O roteiro incrivelmente é equilibrado o suficiente para não demonizar os japoneses à despeito das atrocidades que eles cometem.
Os personagens de Ogata e de Tadanobu Asano ganham espaço para expôr seus pontos de vista e por mais que não sejamos capazes de concordar com seus métodos, não podemos negar a legitimidade de sua oposição ao crescimento da fé cristã no Japão.
Scorsese também não santifica seu protagonista.
A jornada de Rodrigues é repleta de falhas, dúvidas e medo.
Ele é um ser humano em terra estranha, passando por experiências que o fazem questionar todo o fundamento do que ele tinha como sua mais constante característica, a fé. Rodrigues é desconstruído por sua experiência, e reage à altura.
A interpretação de Andrew Garfield é acertada, comedida, tão boa ou melhor do que sua performance indicada ao Oscar em Até o Último Homem. Adam Driver tem pouco tempo de tela, mas também manda bem demais, e Liam Neeson dá um tempo em seu momento de action-hero pra relembrar ao mundo que sabe e muito, atuar.
Sua primeira aparição, em uma longa e silenciosa tomada, mostra a face desesperada de um homem alquebrado. E quando ressurge no terceiro ato do filme, vemos a profundidade do trauma das experiências pelas quais passou.

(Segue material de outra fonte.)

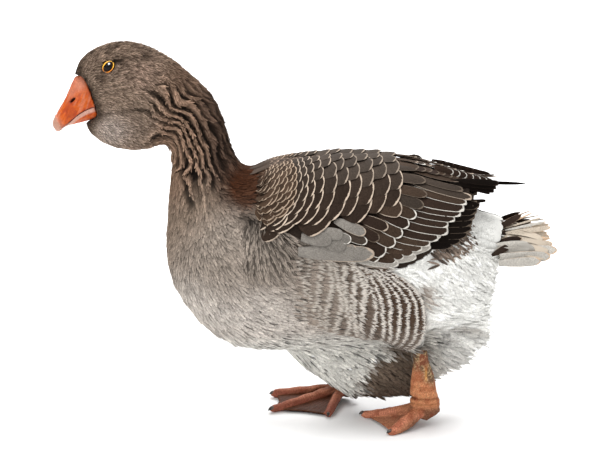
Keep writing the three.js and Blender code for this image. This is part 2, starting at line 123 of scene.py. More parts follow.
class Place:
    """Where points lie on the bird: the station number, the level from the back (0) to the front or belly
    (1), the turn round the body from the back (0) to the front (pi), and the way tailwards along it."""

    def __init__(self, points):
        self.points = points
        self.x, self.y, self.z = (points / MM).T
        back, front, half = PLANES[:, :2], PLANES[:, 2:4], PLANES[:, 4]
        reach = front - back
        off = points[:, None, (0, 2)] - back[None]
        cross = reach[None, :, 0] * off[..., 1] - reach[None, :, 1] * off[..., 0]
        level = (off * reach[None]).sum(2) / (reach**2).sum(1)[None]
        crossing = cross[:, :-1] * cross[:, 1:] <= 0
        cost = np.where(crossing, np.abs(level[:, :-1] - 0.5), 1e3)
        k = cost.argmin(1)
        ends = np.where(np.abs(cross[:, 0]) < np.abs(cross[:, -1]), 0, len(PLANES) - 2)
        k = np.where(cost.min(1) > 999, ends, k)
        rows = np.arange(len(points))
        a, b = cross[rows, k], cross[rows, k + 1]
        f = np.clip(a / np.where(np.abs(a - b) < 1e-15, 1, a - b), 0, 1)
        self.level = level[rows, k] * (1 - f) + level[rows, k + 1] * f
        self.station = (k + f) / SPINE_FINE
        self.turn = np.arctan2(np.abs(points[:, 1]) / half[k], 1 - 2 * self.level)
        step = PLANES[k + 1] - PLANES[k]
        way = step[:, :2] * (1 - self.level[:, None]) + step[:, 2:4] * self.level[:, None]
        self.way = unit(np.stack([way[:, 0], np.zeros(len(way)), way[:, 1]], 1))

    def near(self, x, z, size_x, size_z, tilt=0.0):
        """1 at a spot of the side view, falling to 0 over an oval of that size."""
        c, s = math.cos(math.radians(tilt)), math.sin(math.radians(tilt))
        u, w = self.x - x, self.z - z
        return np.exp(-(((u * c + w * s) / size_x) ** 2 + ((w * c - u * s) / size_z) ** 2))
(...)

O elenco japonês também tem destaques. Os principais provavelmente são Yôsuke Kubozuka, praticamente um exemplo vivo do que Inoue-Sama tenta explicar à Rodrigues, além de Shin'ya Tsukamoto e Yoshi Oida, os aldeões cristãos que recebem aos jesuítas quando chegam ao Japão.
Com trabalho de primeiríssima categoria do elenco, parte técnica acima da média, trilha sonora minimalista como o título do longa pede, e um roteiro e direção sensacionais, Silêncio é mais uma obra-prima de Scorsese, estranhamente esnobada pela temporada de premiações mais política dos últimos anos.

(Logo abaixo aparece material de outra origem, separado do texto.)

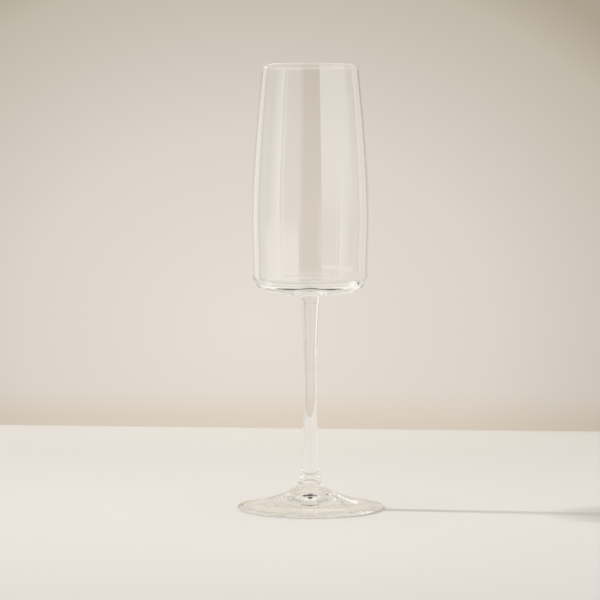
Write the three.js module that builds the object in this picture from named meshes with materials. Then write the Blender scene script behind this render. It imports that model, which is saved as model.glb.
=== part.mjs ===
// Champagne flute: a blown bowl, a drawn stem and a pressed foot, fused in line.
// Millimetres, +Z up. The origin is the centre of the ring that the foot rests on.

import * as THREE from 'three';

// ---- Driving dimensions ----

const RIM_HEIGHT = 225;

// Bowl, outside
const BASE_HEIGHT = 109.9; // flat underside of the bowl, where the stem is fused on
const BASE_FLAT_RADIUS = 18.8;
const HEEL_RADIUS = 29.05; // where the rounded bottom corner turns into the side
const HEEL_HEIGHT = 119;
const WIDEST_RADIUS = 29.75;
const WIDEST_HEIGHT = 147.5;
const RIM_RADIUS = 24.35;
const RIM_SLOPE = 0.111; // how fast the side closes in at the rim

// Bowl, inside
const FLOOR_HEIGHT = 115.5; // flat inner floor, over a thick base
const FLOOR_FLAT_RADIUS = 25;
const INNER_HEEL_RISE = 3.5; // height of the inner corner, over the inner floor
const BUTTON_RADIUS = 7.8; // low round button on the inner floor, right above the stem
const BUTTON_TOP_RADIUS = 6.6;
const BUTTON_RISE = 0.8;
const WALL = 1.25; // wall thickness up to the widest place
const RIM_WALL = 1; // the wall thins out towards the rim

// Reach of the handles that bend the side of the bowl, below and above its widest place
const LOWER_REACH = 8;
const UPPER_REACH = 22;

// Stem, as [radius, height], from the root that flares out under the bowl down to the shoulder
// that stands on the foot
const STEM_ROOT = [7.9, BASE_HEIGHT];
const STEM_COLLAR = [4.9, 107.6];
const STEM_SHANK = [
  [4.85, 105.7],
  [4.42, 103.8],
  [4.07, 97],
  [3.2, 78],
  [3.25, 63],
  [3.5, 45],
  [4.08, 27],
  [4.65, 19],
];
const STEM_SHOULDER = [6.6, 13];

// Foot
const FOOT_JOINT_HEIGHT = 11.6; // where the stem is fused to the foot
const FOOT_RADIUS = 36.8;
const FOOT_EDGE = 1.6; // thickness of the rounded edge
const FOOT_CONE = [
  [7.2, 10.9],
  [8.7, 10.1],
  [12, 8.4],
  [18, 6],
  [27, 3.5],
];
const REST_OUTER_RADIUS = 35.6; // flat ring that the glass stands on
const REST_INNER_RADIUS = 33;
const HOLLOW_HEIGHT = 4.6; // height of the hollow under the foot, at its centre
const HOLLOW_SHOULDER = [25, 2.1]; // the hollow's handle near the resting ring
const HOLLOW_FLAT_REACH = 14; // how far the hollow's top stays nearly level

// Facets
const BOWL_SIDES = 64;
const STEM_SIDES = 36;
const FOOT_SIDES = 64;
const CORNER_STEPS = 6;
const SIDE_STEPS = 8;
const EDGE_STEPS = 3;
const STEPS_PER_STATION = 2;

// Handle length of a round corner, as a part of the corner's size
const ROUND = 0.55;

// ---- Outlines: points of [radius, height], each from the axis round to the axis ----

function point([radius, height]) {
  return new THREE.Vector2(radius, height);
}

// The points of a curve between two places, shaped by its two handles, without its first point.
function curve(start, startHandle, endHandle, end, steps) {
  const bend = new THREE.CubicBezierCurve(point(start), point(startHandle), point(endHandle), point(end));
  return bend.getPoints(steps).slice(1);
}

// A round corner that leaves start level and reaches end upright.
function corner(start, end, steps) {
  const startHandle = [start[0] + ROUND * (end[0] - start[0]), start[1]];
  const endHandle = [end[0], end[1] - ROUND * (end[1] - start[1])];
  return curve(start, startHandle, endHandle, end, steps);
}

// A smooth line through a list of places.
function through(places) {
  const line = new THREE.SplineCurve(places.map(point));
  return line.getPoints(STEPS_PER_STATION * (places.length - 1));
}

// The side of the bowl from the heel by the widest place to the rim. The inner side stands in by
// the wall's thickness.
function bowlSide(heel, wall, rimWall, rimHeight) {
  const widestRadius = WIDEST_RADIUS - wall;
  const rimRadius = RIM_RADIUS - rimWall;
  const widest = [widestRadius, WIDEST_HEIGHT];
  const lower = curve(
    heel,
    [heel[0], heel[1] + LOWER_REACH],
    [widestRadius, WIDEST_HEIGHT - LOWER_REACH],
    widest,
    CORNER_STEPS,
  );
  const upper = curve(
    widest,
    [widestRadius, WIDEST_HEIGHT + UPPER_REACH],
    [rimRadius + RIM_SLOPE * UPPER_REACH, rimHeight - UPPER_REACH],
    [rimRadius, rimHeight],
    SIDE_STEPS,
  );
  return [...lower, ...upper];
}

function bowlOutline() {
  const lip = RIM_WALL / 2; // the rim is fire-polished to a half round
  const lipHeight = RIM_HEIGHT - lip;
  const baseFlat = [BASE_FLAT_RADIUS, BASE_HEIGHT];
  const floorFlat = [FLOOR_FLAT_RADIUS, FLOOR_HEIGHT];
  const outerHeel = [HEEL_RADIUS, HEEL_HEIGHT];
  const innerHeel = [HEEL_RADIUS - WALL, FLOOR_HEIGHT + INNER_HEEL_RISE];
  const buttonTop = [BUTTON_TOP_RADIUS, FLOOR_HEIGHT + BUTTON_RISE];
  const buttonFoot = [BUTTON_RADIUS, FLOOR_HEIGHT];
  const outside = [
    point([0, BASE_HEIGHT]),
    point(baseFlat),
    ...corner(baseFlat, outerHeel, CORNER_STEPS),
    ...bowlSide(outerHeel, 0, 0, lipHeight),
  ];
  const inside = [
    point([0, FLOOR_HEIGHT + BUTTON_RISE]),
    point(buttonTop),
    ...corner(buttonTop, buttonFoot, EDGE_STEPS),
    point(floorFlat),
    ...corner(floorFlat, innerHeel, CORNER_STEPS),
    ...bowlSide(innerHeel, WALL, RIM_WALL, lipHeight),
  ];
  const lipTop = point([RIM_RADIUS - lip, RIM_HEIGHT]);
  return [...outside, lipTop, ...inside.reverse()];
}

function stemOutline() {
  return [
    point([0, BASE_HEIGHT]),
    point(STEM_ROOT),
    ...corner(STEM_ROOT, STEM_COLLAR, EDGE_STEPS),
    ...through([STEM_COLLAR, ...STEM_SHANK, STEM_SHOULDER]).slice(1),
    point([STEM_SHOULDER[0], FOOT_JOINT_HEIGHT]),
    point([0, FOOT_JOINT_HEIGHT]),
  ].reverse();
}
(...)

Não tem problema. Scorsese não precisa de mais láureas, mas Silêncio é um filme que merece audiência.
Assista.
É um dos melhores, se não o melhor filme lançado no Brasil esse ano.

"Me sinto tão tentado. Me sinto tão tentado ao desespero. Eu tenho medo. O peso de Seu silêncio é terrível. Eu rezo mas estou perdido. Ou estou apenas rezando pra nada. Nada. Porque Você não está lá."